Records for the exercise:

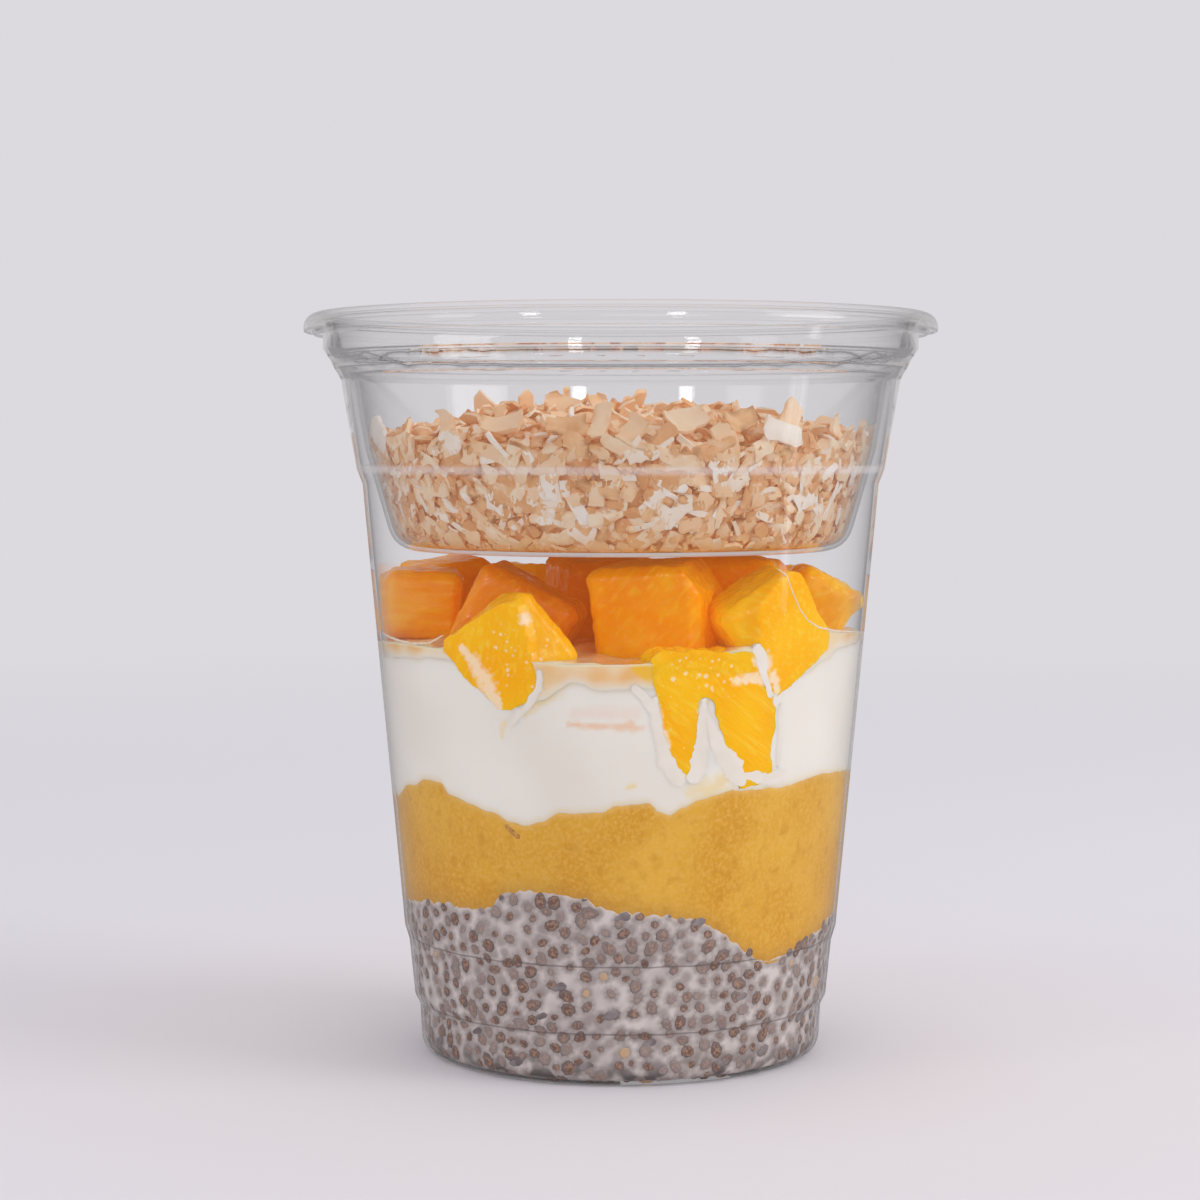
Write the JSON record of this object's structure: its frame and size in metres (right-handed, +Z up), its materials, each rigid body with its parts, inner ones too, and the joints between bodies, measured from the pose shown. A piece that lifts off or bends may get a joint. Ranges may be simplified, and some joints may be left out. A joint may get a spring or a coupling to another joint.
{
  "type": "mango chia pudding",
  "caption": "Clear plastic dessert cup layered with chia pudding, mango puree, yogurt and mango cubes, with toasted coconut flakes in a clear insert seated in its rim.",
  "frame": {"origin": "middle of the base, on the surface that the cup stands on", "axes": "+Z up along the cup's axis, -Y towards the front as pictured, +X to the right"},
  "size_m": [0.0978, 0.0978, 0.1144],
  "materials": {
    "cup": "thin clear moulded plastic, smooth and glossy",
    "insert": "thin clear moulded plastic, smooth and glossy",
    "coconut": "dry flakes, white to toasted golden brown",
    "yogurt": "smooth thick white yogurt, moist",
    "puree": "dull ochre yellow fruit puree, finely grainy, moist",
    "chia": "grey milk gel full of brown swollen seeds, moist",
    "mango": "wet cut fruit, yellow to deep orange, faintly fibrous"
  },
  "bodies": {
    "root": {"cup": "cup", "insert": "insert", "coconut": "coconut", "yogurt": "yogurt", "puree": "puree", "chia": "chia", "mango_01": "mango", "mango_02": "mango", "mango_03": "mango", "mango_04": "mango", "mango_05": "mango", "mango_06": "mango", "mango_07": "mango", "mango_08": "mango", "mango_09": "mango", "mango_10": "mango", "mango_11": "mango", "mango_12": "mango", "mango_13": "mango", "mango_14": "mango", "mango_15": "mango", "mango_16": "mango"}
  },
  "joints": []
}
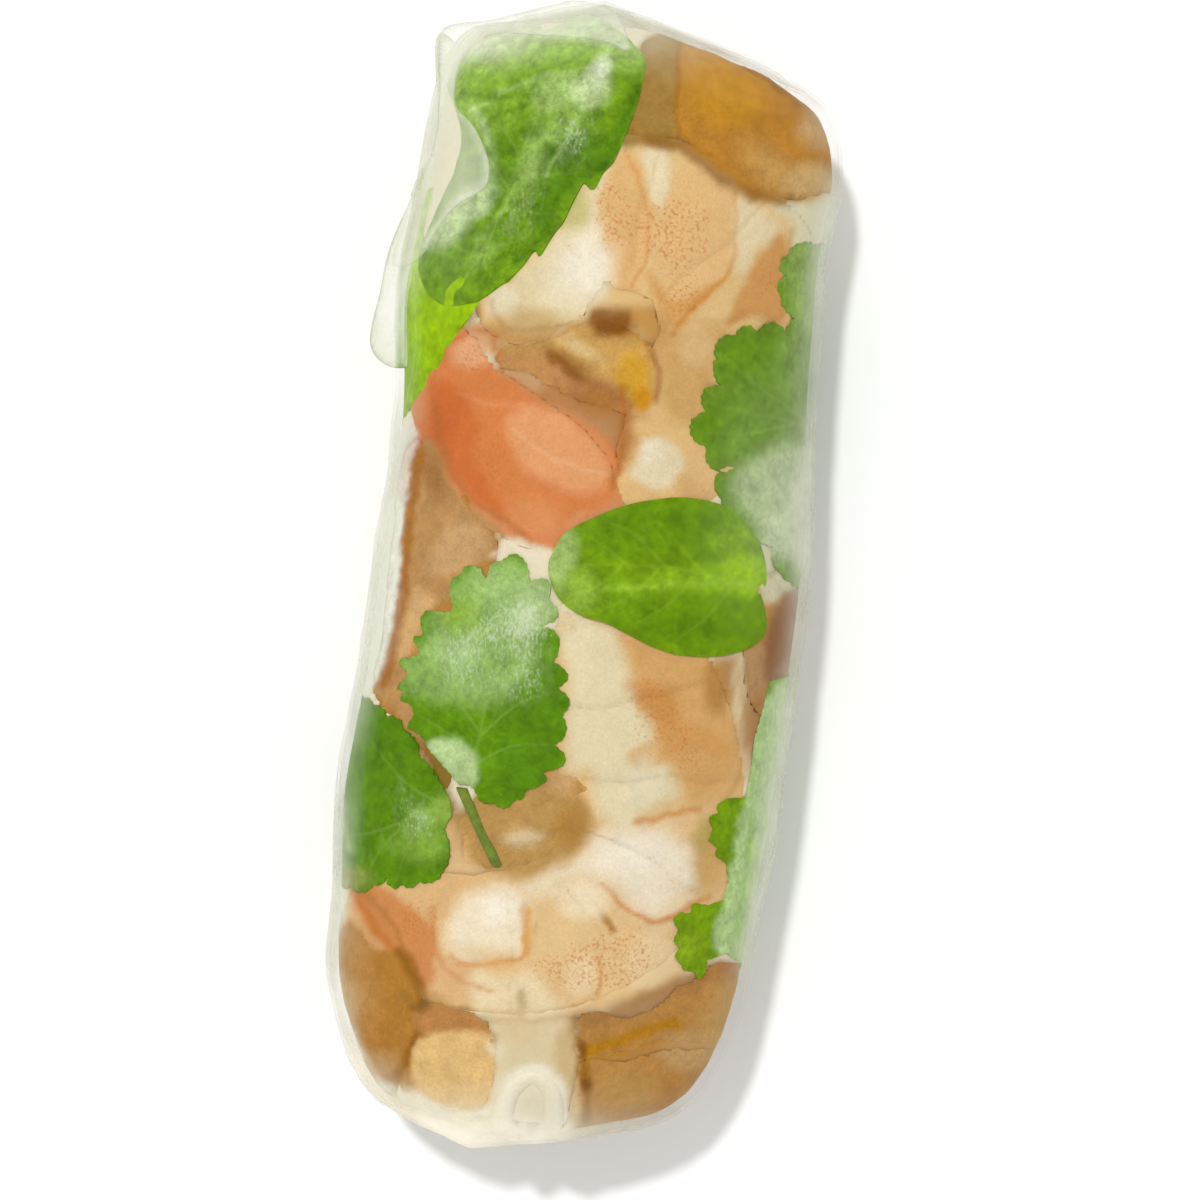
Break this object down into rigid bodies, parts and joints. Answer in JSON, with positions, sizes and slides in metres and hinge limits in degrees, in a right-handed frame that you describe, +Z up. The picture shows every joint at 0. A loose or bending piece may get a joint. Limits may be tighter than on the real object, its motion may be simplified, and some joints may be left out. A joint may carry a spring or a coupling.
{
  "type": "rice paper roll",
  "caption": "fresh rice paper roll with prawns, fried tofu, mint, basil and coriander over rice noodles, whole, seen through its translucent wrapper",
  "frame": {"origin": "centre of the roll's footprint, on the board it rests on", "axes": "+Y along the roll towards the end with the mint leaf, +X across it, +Z up"},
  "size_m": [0.0484, 0.1216, 0.034],
  "materials": {
    "rice_paper": "satin",
    "rice_noodle": "satin",
    "prawn": "satin",
    "fried_tofu": "matte",
    "mint": "satin",
    "basil": "satin",
    "coriander": "satin",
    "lettuce": "satin"
  },
  "bodies": {
    "root": {"wrapper": "rice_paper", "noodle_bundle": "rice_noodle", "prawn_top": "prawn", "prawn_middle": "prawn", "prawn_bottom": "prawn", "tofu_top": "fried_tofu", "tofu_left": "fried_tofu", "tofu_centre": "fried_tofu", "tofu_right": "fried_tofu", "tofu_inner": "fried_tofu", "tofu_lower_left": "fried_tofu", "tofu_end_left": "fried_tofu", "tofu_lower_right": "fried_tofu", "tofu_end_right": "fried_tofu", "mint_leaf": "mint", "basil_leaf": "basil", "coriander_sprig": "coriander", "coriander_right": "coriander", "lettuce_left": "lettuce", "lettuce_right": "lettuce"}
  },
  "joints": []
}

Exercise: Write down only the number of lines that contain the string "parts" in the listing.

Problem solution: 2